Stated exercise:
Please copy the lines below exactly, from the first one through the line showing "return cloth_shell(strap[0] +".

Data section:
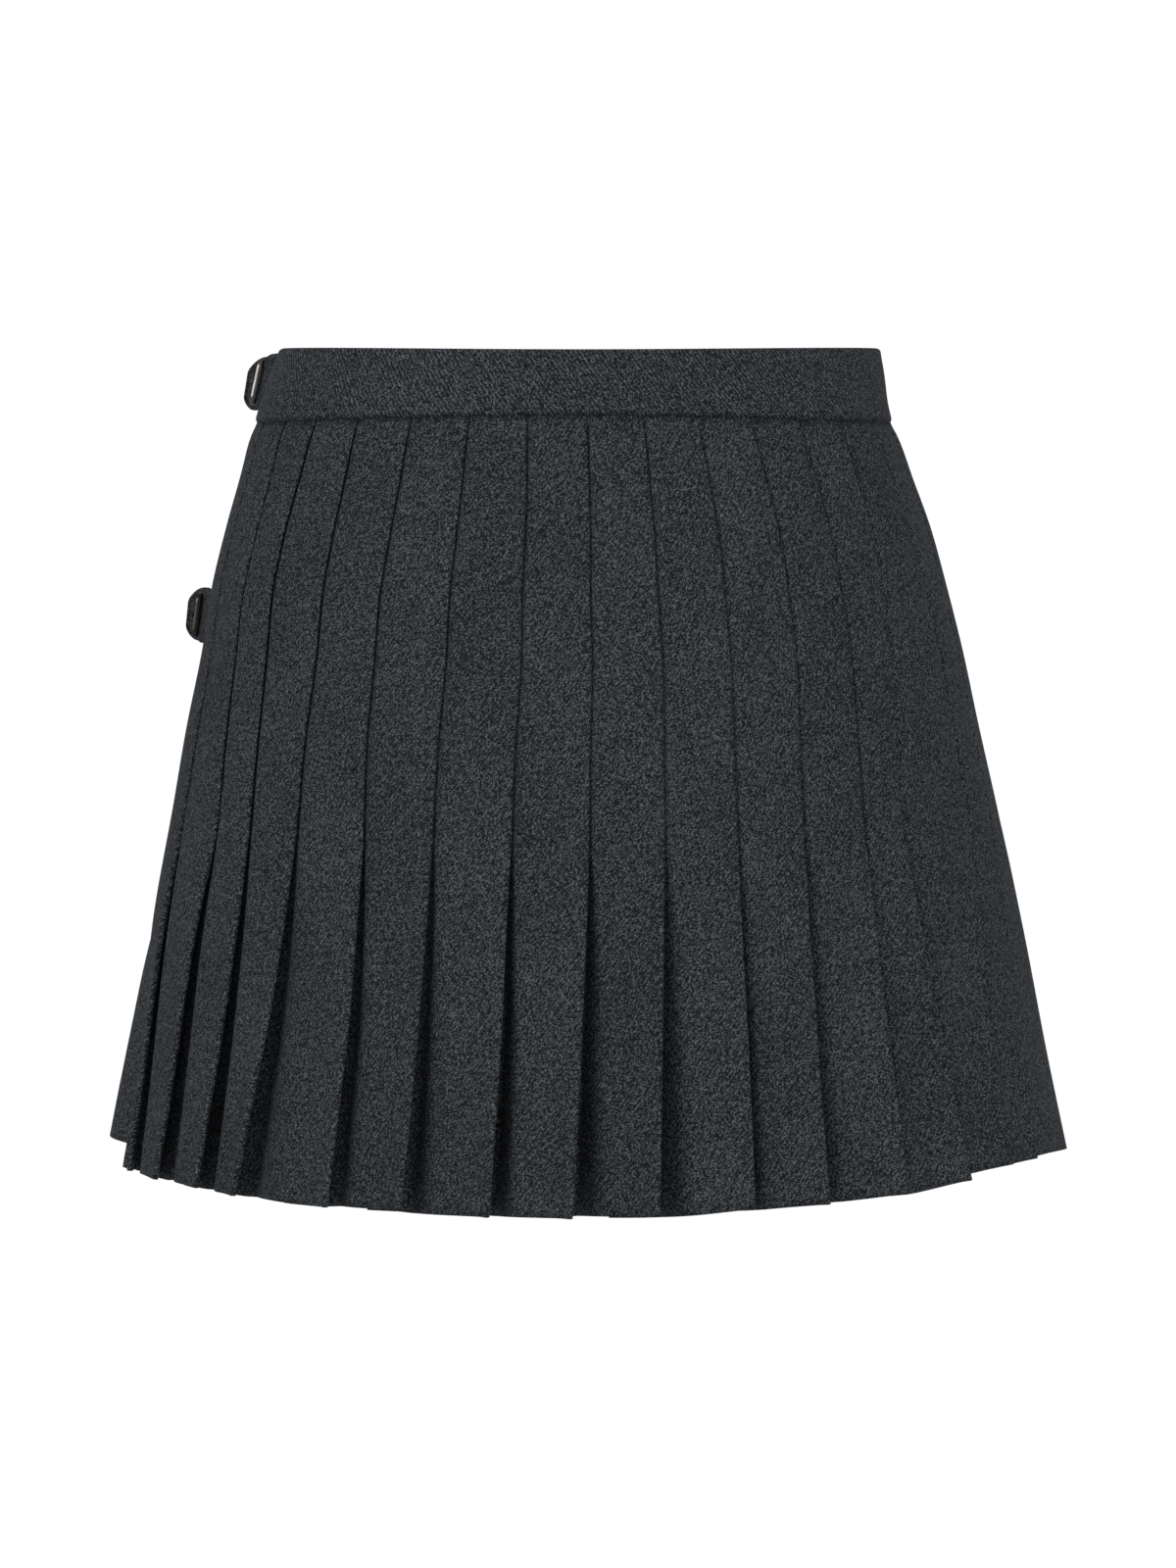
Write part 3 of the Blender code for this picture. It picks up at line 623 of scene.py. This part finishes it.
def strap_cloth(strap, material):
    """A strap: thickness follows a rounded edge, a raised rim and the groove of its edge stitching."""
    tip_run = STRAP_TIP - STRAP_FINE_FROM
    run = np.concatenate((np.linspace(STRAP_ROWS[0, 0], STRAP_FINE_FROM, 40),
                          STRAP_FINE_FROM + tip_run * np.sin(np.linspace(0.05, 0.5, 22) * math.pi)))
    forward, across = np.meshgrid(run, np.sin(np.linspace(-0.5, 0.5, 33) * math.pi), indexing="ij")
    tip = np.clip((forward - STRAP_FINE_FROM) / tip_run, 0.0, 1.0)
    border = np.maximum(np.abs(across), tip ** 1.6)
    half = np.sqrt(np.clip(1.0 - (np.clip(border - 0.86, 0.0, 0.14) / 0.14) ** 2, 0.0, 1.0))
    groove = np.exp(-((border - 0.66) / 0.045) ** 2)
    rim = np.exp(-((border - 0.84) / 0.10) ** 2)
    thick = STRAP_THICK / 2.0 * half
    relief = (STRAP_RIM * rim - STRAP_GROOVE * groove) * half
    outer = strap_points(strap, forward, across, thick + relief)
    inner = strap_points(strap, forward, across, -thick)
    down = across * STRAP_HALF + STRAP_WEAVE
    return cloth_shell(strap[0] + "_strap_cloth", outer, inner, forward, down, material)


def side_place(depth, forward, out, drop, lean):
    """Points by the left side: forward of it, out from it, and below the strap's middle."""
    half, _, _, middle = sections_at(depth)
    forward, out, drop = np.broadcast_arrays(forward, out, drop)
    return np.stack((float(middle - half) - out - lean * drop, forward, -(depth + drop)), -1)


def frame_metal(strap, material):
    """Metal frame: a flat bar with bevelled edges carried round a rectangle with rounded corners.

    Each corner is a quarter circle, and the section lies along (cos a, sin a) from it.
    """
    name, depth, tip_drop, lean_share, reach = strap
    lean = FRAME_LEAN * lean_share
    near, far = FRAME_NEAR + FRAME_BAR / 2.0, FRAME_FAR - FRAME_BAR / 2.0
    tall = FRAME_HALF - FRAME_BAR / 2.0
    corner = FRAME_CORNER
    forward, drop, ahead, down = [], [], [], []
    for centre_forward, centre_drop, first in (
            (far - corner, tall - corner, 0.0), (near + corner, tall - corner, 90.0),
            (near + corner, corner - tall, 180.0), (far - corner, corner - tall, 270.0)):
        for angle in np.radians(first + np.linspace(0.0, 90.0, 9)):
            forward.append(centre_forward + corner * math.cos(angle))
            drop.append(centre_drop + corner * math.sin(angle))
            ahead.append(math.cos(angle))
            down.append(math.sin(angle))
    forward, drop, ahead, down = (np.array(values) for values in (forward, drop, ahead, down))
    half, thick, deep, bevel = FRAME_BAR / 2.0, FRAME_FRONT, FRAME_BEHIND, FRAME_BEVEL
    section = [(half, bevel - deep), (half, 2.0 * bevel), (half - bevel, thick), (bevel - half, thick),
               (-half, thick - bevel), (-half, bevel - deep), (bevel - half, -deep), (half - bevel, -deep)]
    sag = tip_drop * forward / STRAP_ROWS[-1, 0]
    points = []
    for side, up in section:
        points.append(side_place(depth, forward + ahead * side, FRAME_OUT + reach + up,
                                 sag + drop + down * side, lean))
    ring = np.stack(points, 1)
    rows, columns = ring.shape[:2]
    row, column = np.meshgrid(np.arange(rows), np.arange(columns), indexing="ij")
    after, beside = (row + 1) % rows, (column + 1) % columns
    faces = np.stack((row * columns + column, row * columns + beside,
                      after * columns + beside, after * columns + column), -1).reshape(-1, 4)
    return new_piece(name + "_frame_metal", ring, faces, material, smooth=False)


# ---------------------------------------------------------------- materials
# Rows of ribs to a metre for the yarns' own tone, along and across the ribs.
RIB_ROWS = 1.0 / 0.00062
RIB_SPOTS = 1.0 / 0.00095
# How far from the band's seam the painted shade line reaches, in metres of cloth.
SEAM_SHADE_RUN = 0.0026
WOOL_DARK = (0.0032, 0.0038, 0.0048)
WOOL_MID = (0.0131, 0.0147, 0.0172)
WOOL_PALE = (0.152, 0.169, 0.189)
METAL_BROWN = (0.36, 0.33, 0.31)
METAL_GREY = (0.52, 0.50, 0.48)
FLOOR_COLOUR = (0.86, 0.86, 0.86)


def shaded(colour, shade):
    return tuple(shade * part for part in colour)


class Wire:
    """One output socket of a material: arithmetic on it adds Math nodes."""

    def __init__(self, tree, socket):
        self.tree = tree
        self.socket = socket

    def node(self, kind, settings=None, values=None, output=0):
        """Add a node, set its settings, then the values or links of its sockets."""
        made = self.tree.nodes.new(kind)
        for name, value in (settings or {}).items():
            if name == "stops":
                while len(made.color_ramp.elements) < len(value):
                    made.color_ramp.elements.new(0.5)
                for element, (where, colour) in zip(made.color_ramp.elements, value):
                    element.position = where
                    element.color = (*colour, 1.0)
            else:
                setattr(made, name, value)
        for name, value in (values or {}).items():
            if isinstance(value, Wire):
                self.tree.links.new(value.socket, made.inputs[name])
            else:
                made.inputs[name].default_value = value
        return Wire(self.tree, made.outputs[output])

    def math(self, operation, *values):
        return self.node("ShaderNodeMath", {"operation": operation}, dict(enumerate(values)))

    def __add__(self, other):
        return self.math("ADD", self, other)

    __radd__ = __add__

    def __sub__(self, other):
        return self.math("SUBTRACT", self, other)

    def __rsub__(self, other):
        return self.math("SUBTRACT", other, self)

    def __mul__(self, other):
        return self.math("MULTIPLY", self, other)

    __rmul__ = __mul__

    def __truediv__(self, other):
        return self.math("DIVIDE", self, other)

    def sine(self):
        return self.math("SINE", self)

    def held(self, low, high):
        return self.math("MINIMUM", self.math("MAXIMUM", self, low), high)


def new_finish(name, **constants):
    """A Principled material with its constant sockets set; gives it, a wire to start from, its shader."""
    material = bpy.data.materials.new(name)
    material.use_nodes = True
    tree = material.node_tree
    shader = tree.nodes["Principled BSDF"]
    for socket, value in constants.items():
        shader.inputs[socket.replace("_", " ")].default_value = value
    return material, Wire(tree, None), shader


def noise(start, where, scale, detail, rough):
    return start.node("ShaderNodeTexNoise", {"noise_dimensions": "3D"},
                      {"Vector": where, "Scale": scale, "Detail": detail, "Roughness": rough})


def wool_finish(name, slant, shade=1.0, twill=0.07):
    """Charcoal melange twill: pale and dark fibres, slanting ribs, and a slow drift of tone.

    tone = half + flecks + grain + each yarn's own tone + sine of the ribs + drift, less a line of
    painted shade along the band's seam, and a ramp turns it into the colour. The ribs' sine runs over
    3300 * slant * across + 2500 * down, with a wobble.
    """
    material, start, shader = new_finish(
        name, Sheen_Weight=0.06, Sheen_Roughness=0.5, Specular_IOR_Level=0.2)
    shader.inputs["Sheen Tint"].default_value = (0.80, 0.88, 1.0, 1.0)
    place_in_cloth = start.node("ShaderNodeUVMap", {"uv_map": "cloth"})
    apart = place_in_cloth.node("ShaderNodeSeparateXYZ", None, {0: place_in_cloth})
    across = Wire(apart.tree, apart.socket.node.outputs[0])
    down = Wire(apart.tree, apart.socket.node.outputs[1])
    stretched = start.node("ShaderNodeMapping", None, {
        "Vector": place_in_cloth, "Rotation": (0.0, 0.0, slant * 0.9), "Scale": (1.0, 0.55, 1.0)})
    fleck = noise(start, stretched, 1000.0, 3.0, 0.72)
    grain = noise(start, place_in_cloth, 2400.0, 2.0, 0.7)
    drift = noise(start, place_in_cloth, 14.0, 3.0, 0.5)
    wobble = noise(start, place_in_cloth, 420.0, 1.0, 0.5)
    along_rib = (across * slant + down * 1.3) * RIB_ROWS
    cross_rib = (down - across * slant * 1.3) * RIB_SPOTS
    row = along_rib.math("FLOOR", along_rib)
    spot = (cross_rib + row * 0.37).math("FLOOR", cross_rib + row * 0.37)
    cell = start.node("ShaderNodeCombineXYZ", None, {0: row, 1: spot})
    yarn = start.node("ShaderNodeTexWhiteNoise", {"noise_dimensions": "2D"}, {"Vector": cell})
    ribs = ((across * (slant * 3300.0) + down * 2500.0) + wobble * 5.0).sine()
    tone = 0.5 + (fleck - 0.5) * 1.5 + (grain - 0.5) * 1.7 + (yarn - 0.5) * 0.85 + ribs * twill
    # Painted shade: the tone is darkened by up to 0.20 within SEAM_SHADE_RUN of the band's seam.
    seam_painted_shade = (1.0 - down.math("ABSOLUTE", down) / SEAM_SHADE_RUN).held(0.0, 1.0)
    tone = (tone + (drift - 0.5) * 0.22 - seam_painted_shade * 0.20).held(0.0, 1.0)
    stops = [(0.0, shaded(WOOL_DARK, shade)), (0.50, shaded(WOOL_MID, shade)),
             (1.0, shaded(WOOL_PALE, shade))]
    ramp = start.node("ShaderNodeValToRGB", {"stops": stops}, {0: tone})
    start.tree.links.new(ramp.socket, shader.inputs["Base Color"])
    rough = 0.80 + (fleck - 0.5) * 0.25
    start.tree.links.new(rough.socket, shader.inputs["Roughness"])
    height = fleck * 0.30 + grain * 0.30 + yarn * 0.15 + ribs * 0.16
    bump = start.node("ShaderNodeBump", None, {"Strength": 0.45, "Distance": 0.0002, "Height": height})
    start.tree.links.new(bump.socket, shader.inputs["Normal"])
    return material


def metal_finish(name, shade):
    """Gunmetal: brushed lightly, with a warm brown cast in places."""
    material, start, shader = new_finish(name, Metallic=1.0)
    where = start.node("ShaderNodeTexCoord", None, None, 3)
    drawn = start.node("ShaderNodeMapping", None, {"Vector": where, "Scale": (1.0, 1.0, 0.08)})
    brush = noise(start, drawn, 6000.0, 2.0, 0.6)
    cast = noise(start, where, 300.0, 2.0, 0.5)
    stops = [(0.30, shaded(METAL_BROWN, shade)), (0.70, shaded(METAL_GREY, shade))]
    colour = start.node("ShaderNodeValToRGB", {"stops": stops}, {0: cast})
    start.tree.links.new(colour.socket, shader.inputs["Base Color"])
    rough = 0.24 + brush * 0.16
    start.tree.links.new(rough.socket, shader.inputs["Roughness"])
    return material


def plain_finish(name, colour, rough):
    """One colour with a slow drift 3 % darker."""
    material, start, shader = new_finish(name, Roughness=rough)
    where = start.node("ShaderNodeTexCoord", None, None, 3)
    stops = [(0.3, shaded(colour, 0.97)), (0.7, colour)]
    ramp = start.node("ShaderNodeValToRGB", {"stops": stops}, {0: noise(start, where, 3.0, 2.0, 0.5)})
    start.tree.links.new(ramp.socket, shader.inputs["Base Color"])
    return material


# ---------------------------------------------------------------- scene
def studio():
    """Camera, soft lights, pale floor and white surroundings."""
    camera = bpy.data.objects.new("camera", bpy.data.cameras.new("camera"))
    camera.data.lens = CAMERA_LENS
    camera.data.sensor_width = 36.0
    camera.data.clip_end = 50.0
    camera.location = CAMERA_PLACE
    camera.rotation_euler = (math.radians(90.0 - CAMERA_TILT), 0.0, 0.0)
    bpy.context.collection.objects.link(camera)
    bpy.context.scene.camera = camera
    for name, where, size, power in LAMPS:
        lamp = bpy.data.lights.new(name, "AREA")
        lamp.shape = "SQUARE"
        lamp.size = size
        lamp.energy = power
        light = bpy.data.objects.new(name, lamp)
        light.location = where
        towards = np.array((0.0, 0.0, LIT_HEIGHT)) - np.array(where)
        light.rotation_euler = (
            math.atan2(math.hypot(towards[0], towards[1]), -towards[2]), 0.0,
            math.atan2(towards[1], towards[0]) - math.pi / 2.0)
        bpy.context.collection.objects.link(light)
    floor_mesh = bpy.data.meshes.new("floor")
    corners = [(x * FLOOR_HALF, y * FLOOR_HALF, FLOOR_HEIGHT)
               for x, y in ((-1, -1), (1, -1), (1, 1), (-1, 1))]
    floor_mesh.from_pydata(corners, [], [(0, 1, 2, 3)])
    floor_mesh.materials.append(plain_finish("pale_floor", FLOOR_COLOUR, 0.8))
    floor = bpy.data.objects.new("floor", floor_mesh)
    bpy.context.collection.objects.link(floor)
    world = bpy.data.worlds.new("surroundings")
    bpy.context.scene.world = world
    world.use_nodes = True
    start = Wire(world.node_tree, None)
    ground = world.node_tree.nodes["Background"]
    seen = start.node("ShaderNodeLightPath")
    strength = 0.20 + seen * 0.82
    world.node_tree.links.new(strength.socket, ground.inputs["Strength"])
    ground.inputs["Color"].default_value = (1.0, 1.0, 1.0, 1.0)


def dress():
    """Put every piece over its node, attach it to the root, and hide the node."""
    wool = wool_finish("wool", -1.0)
    band_wool = wool_finish("band_wool", 1.0, twill=0.15)
    # The straps are the same wool as the skirt, darkened to 0.8: painted shade.
    strap_wool = wool_finish("strap_wool", 1.0, 0.8)
    # The lower frame and its pin take the same gunmetal darkened to 0.16, against 0.55 for the upper:
    # painted shade.
    gunmetal = {"upper": metal_finish("gunmetal", 0.55), "lower": metal_finish("painted_shade_gunmetal", 0.16)}
    pleats = pleated_cloth(wool)
    front = front_cloth(wool)
    band = waistband_cloth(band_wool)
    for piece, node, slot in ((pleats, "pleated_back", "wool"), (front, "front_panel", "wool"),
                              (band, "waistband", "wool")):
        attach(piece, "root")
        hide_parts(node)
    for strap in STRAPS:
        cloth = strap_cloth(strap, strap_wool)
        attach(cloth, "root")
        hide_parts(strap[0] + "_strap")
        metal = frame_metal(strap, gunmetal[strap[0]])
        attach(metal, "root")
        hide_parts(strap[0] + "_buckle")
        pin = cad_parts[strap[0] + "_pin"]
        pin.data.materials[0] = gunmetal[strap[0]]


bpy.context.scene.view_settings.view_transform = "Standard"
studio()
dress()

Solution to this problem:
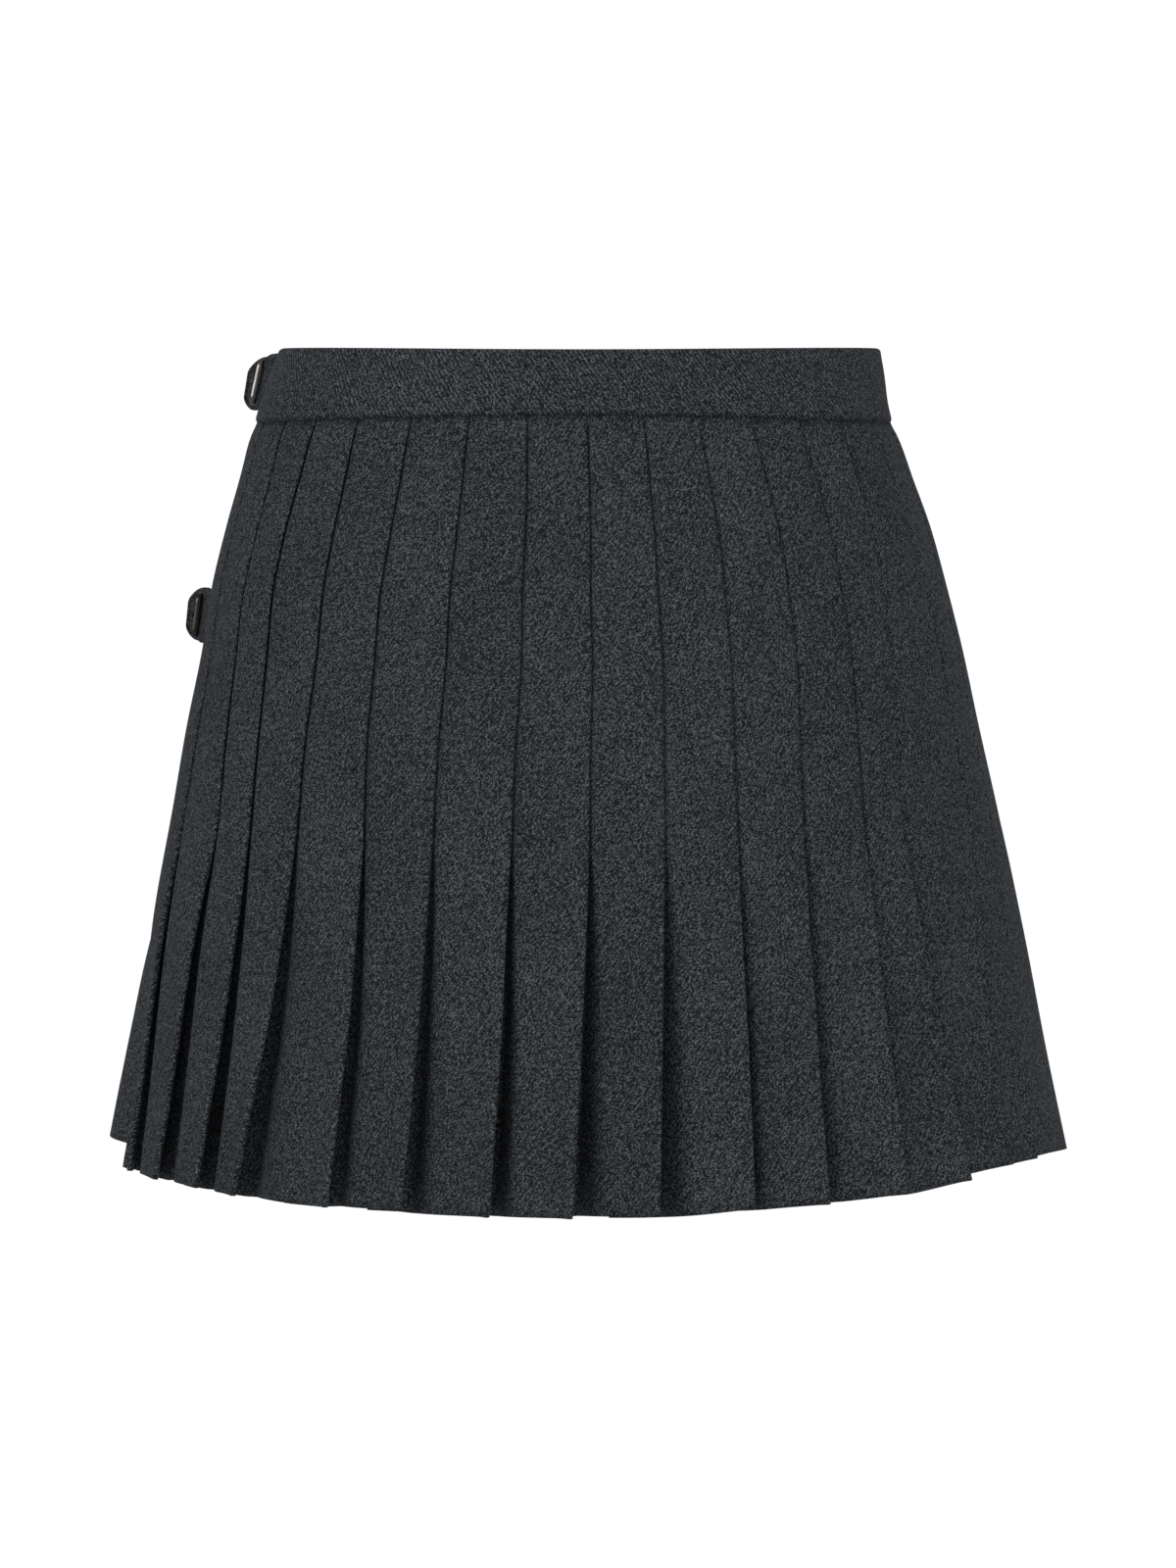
Write part 3 of the Blender code for this picture. It picks up at line 623 of scene.py. This part finishes it.
def strap_cloth(strap, material):
    """A strap: thickness follows a rounded edge, a raised rim and the groove of its edge stitching."""
    tip_run = STRAP_TIP - STRAP_FINE_FROM
    run = np.concatenate((np.linspace(STRAP_ROWS[0, 0], STRAP_FINE_FROM, 40),
                          STRAP_FINE_FROM + tip_run * np.sin(np.linspace(0.05, 0.5, 22) * math.pi)))
    forward, across = np.meshgrid(run, np.sin(np.linspace(-0.5, 0.5, 33) * math.pi), indexing="ij")
    tip = np.clip((forward - STRAP_FINE_FROM) / tip_run, 0.0, 1.0)
    border = np.maximum(np.abs(across), tip ** 1.6)
    half = np.sqrt(np.clip(1.0 - (np.clip(border - 0.86, 0.0, 0.14) / 0.14) ** 2, 0.0, 1.0))
    groove = np.exp(-((border - 0.66) / 0.045) ** 2)
    rim = np.exp(-((border - 0.84) / 0.10) ** 2)
    thick = STRAP_THICK / 2.0 * half
    relief = (STRAP_RIM * rim - STRAP_GROOVE * groove) * half
    outer = strap_points(strap, forward, across, thick + relief)
    inner = strap_points(strap, forward, across, -thick)
    down = across * STRAP_HALF + STRAP_WEAVE
    return cloth_shell(strap[0] + "_strap_cloth", outer, inner, forward, down, material)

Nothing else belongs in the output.